Existem varias linhas de financiamento do BNDES direcionadas a pessoas físicas ou jurídicas para equipamentos e projetos relacionados a biogás através Badesul, BRDE, e de outras instituições financeiras credenciadas que operam as linhas de financiamento do BNDES. A apresentação de um bom projeto é fundamental para a aprovação do financiamento e para uma melhor avaliação em relação ao risco do negócio – o que acaba influenciando o custo do financiamento. A garantia real acaba sendo quase sempre a melhor opção caso ela seja possível por parte do interessado.
Qual o papel do setor público
Como disse antes, acredito que o papel do setor público é fundamental para o setor do biogás no estado, uma vez que pode e deve promover um ambiente de desenvolvimento desta solução ambiental e energética no Rio Grande do Sul de forma continuada.

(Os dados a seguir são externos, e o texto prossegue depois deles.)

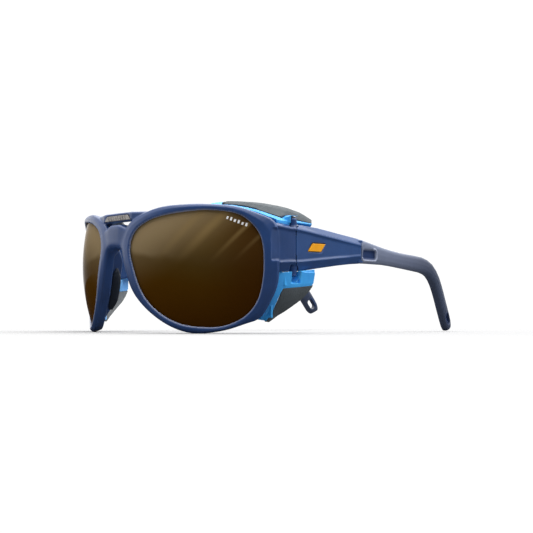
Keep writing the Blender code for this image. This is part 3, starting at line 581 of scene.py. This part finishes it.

Há muito o que fazer nesse sentido e a parte boa é que o biogás só gera benefícios positivos ao meio ambiente e a economia do estado, além oferecer um potencial de geração de renda complementar e continuada aos produtores no campo e as empresas geradoras de resíduos orgânicos. Na minha opinião o tema biogás tem sido tratado com relativa atenção no RS, embora com pouca velocidade e mobilização de alguns setores do governo. Exemplo de nenhuma velocidade é a famosa e tão aguardada “chamada pública da Sulgás” para compra de biometano, cuja espera foi de anos e com isso perdeu-se o timing de negócio de vários investidores, resultando na desistência de projetos expressivos e importantes para o estado. Tem-se debatido muito, mas de fato as coisas estão demorando demais para se tornarem tangíveis a ponto de promover uma verdadeira alavancagem desse setor. Quando se pensa em biogás deve-se ter ciência que estamos tratando de redução de emissões de gases de efeito estufa na atmosfera (e desta forma contribuindo com o controle do aquecimento global), melhoria da qualidade do ar, controle da proliferação de insetos epatógenos, controle da contaminação de mananciais e do lençol freático, inserção de uma fonte totalmente renovável na matriz energética (descarbonização), geração de novos empregos, além de muitos outros benefícios diretos e indiretos. Estamos falando em desenvolvimento sustentável, condição que deve alavancar significativamente negócios, empresas, setores e regiões nos próximos anos. Dessa forma, o setor público precisa estar atento e mobilizado, independentemente de ideologia partidária. Estamos falando de interesses e compromissos com o crescimento de nosso estado através do desenvolvimento de segmentos e de regiões produtoras importantes, bem como de fazer a nossa parte para auxiliar o cumprimento de compromissos assumidos pelo Brasil no Acordo de Paris durante a COP21, em relação às ações de controle da mudança climática, cujos efeitos ameaçam a todos nós.